On June 15, 2021, the day Morocco's sea and air borders reopened,the country launched Operation Marhaba 2021, a campaign for the return of Moroccans living abroad (MRE) for tourism, allowing MREto arrive in the country with reduced fare options.
However, the sharp spike in cases caused concern. Mohamed El Fane, President of the Moroccan Federation of Franchise (FMF), stated that the government should punish individuals who flout restrictions rather than implementing widespread shutdowns during lucrative summer months, as the pandemic has already taken a harsh economic toll.
Ultimately, the country’s hopeful expectations were dashed by the rise in Delta cases. On August 2, the United States placed Morocco on its “high risk” travel list, on August 12, Belgium reported that 7% of travellers returning from Morocco tested positive for COVID, on August 23, France added Morocco to it’s “red travel list”, and on August 30, Canada suspended all flights from Morocco. As of early August, only 142,000 tourists had visited the country, far short of the anticipated 3.5 million.

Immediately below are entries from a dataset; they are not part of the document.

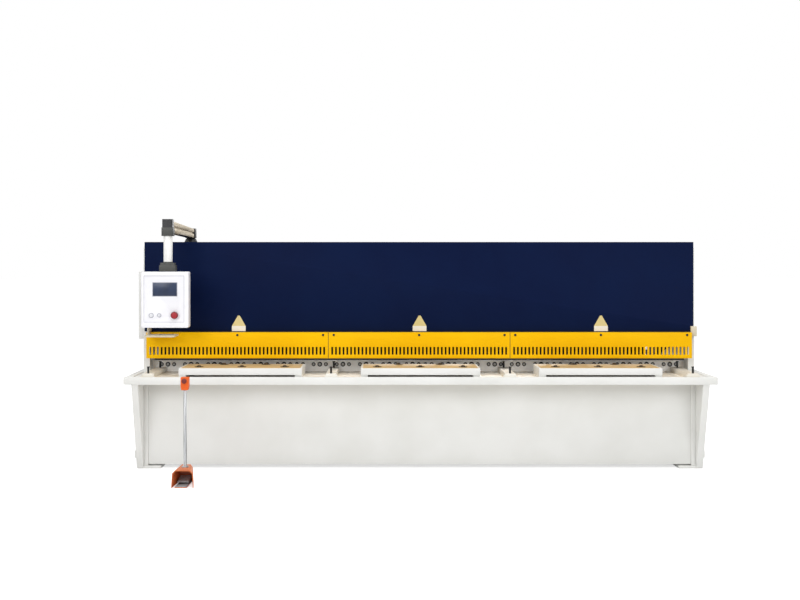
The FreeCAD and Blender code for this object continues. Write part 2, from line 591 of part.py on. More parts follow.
# Support arms with a tab at the front, and the stop pins that stand in them
arms = []
pins = []
outer_arm = f"{frame_inner} - outer_arm_inset"
for name, middle in (("outer_left", f"-({outer_arm})"), ("inner_left", "-inner_arm"),
                     ("inner_right", "inner_arm"), ("outer_right", outer_arm)):
    bar = block(name + "_bar", (f"{middle} - arm_width / 2", f"{middle} + arm_width / 2"),
                ("-apron_front + apron_depth", "-bed_depth"), ("deck_height", arm_top))
    tab = profile(name + "_tab", "XZ_Plane", [
        (f"{middle} - arm_tab_base / 2", "apron_top"), (f"{middle} + arm_tab_base / 2", "apron_top"),
        (f"{middle} + arm_width / 2", arm_top), (f"{middle} - arm_width / 2", arm_top)],
        "apron_front - apron_depth", "arm_tab_proud")
    arms.append(joined(name + "_arm", [bar, tab]))
    pin_steps = [("stop_radius", "0"), ("stop_radius", "arm_drop - stop_head_height"),
                 ("stop_head", "arm_drop - stop_head_height"),
                 ("stop_head", "arm_drop")]
    for row in ("front_stop", "rear_stop"):
        pins.append(lathe(f"{name}_{row}", pin_steps, middle, "-" + row, arm_top))
keep(together("support_arms", arms), together("stop_pins", pins))

# Hold-down bar across the machine and the row of hydraulic hold-downs under it
hold_down_bar = block("hold_down_bar", (f"-({frame_inner})", frame_inner),
                      ("-frame_front", "-clamp_bar_back"),
                      (clamp_bar_bottom, clamp_bar_top))
front_web = block("front_web", (f"-({frame_inner})", frame_inner),
                  ("-frame_front", "-frame_front + web_plate"),
                  (clamp_bar_top, "frame_top"))
keep(joined("front_girder", [hold_down_bar, front_web]))
clamp_outline = [("clamp_foot_radius", "0"), ("clamp_foot_radius", "clamp_stroke"),
                 ("clamp_radius", "clamp_stroke"),
                 ("clamp_radius", "clamp_stroke + clamp_body")]
clamps = []
for index in range(SIZE["clamp_count"]):
    place = f"({2 * index} / (clamp_count - 1) - 1) * ({frame_inner} - clamp_inset)"
    clamps.append(lathe(f"hold_down_{index + 1}", clamp_outline, place, "-clamp_line", clamp_foot))
keep(together("hold_downs", clamps))


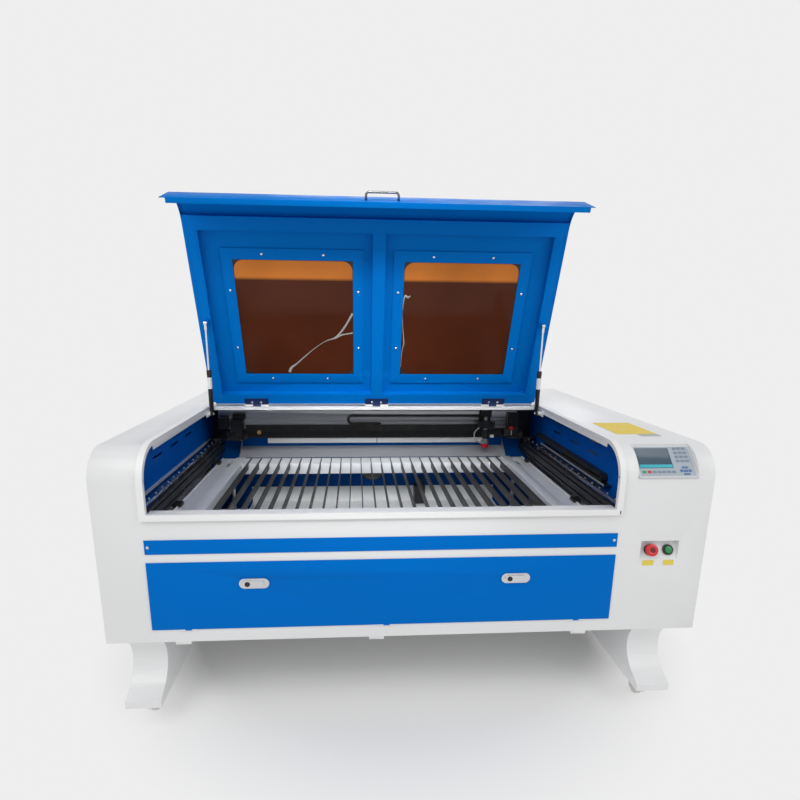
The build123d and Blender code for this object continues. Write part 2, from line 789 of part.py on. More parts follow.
strut_left_x = opening_left + strut_edge_gap
strut_right_x = opening_right - strut_edge_gap - 7
for side, x, edge, away in (
    ("left", strut_left_x, opening_left, 1),
    ("right", strut_right_x, opening_right, -1),
):
    save(side + "_strut_cylinder", set_on_pivot(strut_cylinder(x)))
    save(side + "_strut_rod", set_on_pivot(strut_rod(x)))
    foot_x = sorted((edge, edge + away * 4))
    pin_x = sorted((edge + away * 3, x + away * (eye_width / 2 + 2)))
    bracket = plate(foot_x, (strut_lower_y - 22, strut_lower_y + 22), (lower_pivot[1] - 12, deck_under))
    bracket += rod(strut_pin_radius, tuple(pin_x), strut_lower_y, lower_pivot[1])
    stop = x - away * (eye_width / 2 + gap)
    bracket += rod(eye_radius, tuple(sorted((edge + away * 4, stop))), strut_lower_y, lower_pivot[1])
    if side == "left":
        left_housing += bracket
    else:
        right_housing += bracket
    face = x + away * (eye_width / 2 + 0.5)
    post_x = sorted((face + away * 4, face + away * 7))
    stud = rod(5, tuple(sorted((face, face + away * 7))), closed_upper[0], closed_upper[1])
    post = plate(post_x, (closed_upper[0] - 14, closed_upper[0] + 14), (closed_upper[1] - 8, body_top))
    inner_frame += stud + post
seams = (frame_y[0], bay_y[0], bay_y[1], frame_y[1])
frame_rails = group(*(
    inner_frame & plate((lid_left, lid_right), span, (body_top - lid_rise * 2, lid_top))
    for span in zip(seams, seams[1:])
))
save("lid_inner_frame", group(*(raised(rail) for rail in frame_rails.solids())))
save("left_housing", left_housing)

# Table: a folded frame, notched for the knife strips
table_x = (opening_middle - table_half_width, opening_middle + table_half_width)
table_y = (strip_front - 12, strip_rear + 12)
table_top = strip_top - 9
table_z = (table_top - table_frame_height, table_top)
inner_x = (table_x[0] + table_side_width, table_x[1] - table_side_width)
inner_y = (table_y[0] + table_front_width, table_y[1] - table_rear_width)
strip_room = inner_x[1] - inner_x[0] - 2 * strip_edge_room
strip_count = int(strip_room // strip_pitch) + 1
strips_left = opening_middle + 2 - strip_pitch * (strip_count - 1) / 2
table_frame = plate(table_x, table_y, table_z)
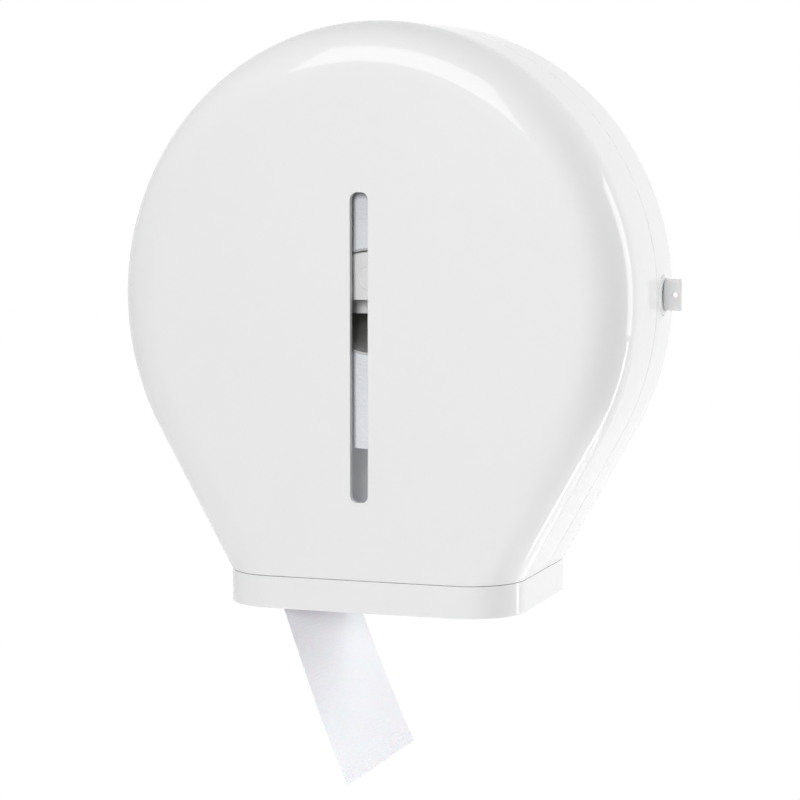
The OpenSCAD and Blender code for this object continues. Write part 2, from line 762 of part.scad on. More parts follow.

In the face of new restrictions, tourism professionals have requested that the Ministry of Tourism implement measures to account for the sector’s tremendous losses, including delaying lease payments and extending the nightly curfew. Recent statistics indicate that as a result of the pandemic, tourism sector incomes have fallen by 80% on average, and over 35% of employees working in the field have lost their jobs.
According to a report published by the High Commission for Planning (HCP), the pandemic has caused the national poverty rate to jump from 1.7% to 11.7%. These effects are strongest in urban areas, where the poverty rate is now 14 times what it was in 2019. Additionally, the rate of vulnerability for families’ standards of living has increased from 7.3% to 16.7%, and the Gini index, indicating economic inequality, went from 38.5% to 44.4%, surpassing the threshold, 42%.
The health impacts have compounded these economic shocks, as informal workers are more vulnerable to impoverishment and disease, since they do not benefit from social safety nets and support systems if they lose their jobs. To avoid dire health and economic circumstances, it is imperative that Moroccans follow the newly implemented guidelines and continue to get vaccinated. By doing so, the country can avoid another economically-devastating shutdown, as well as yet another public health emergency.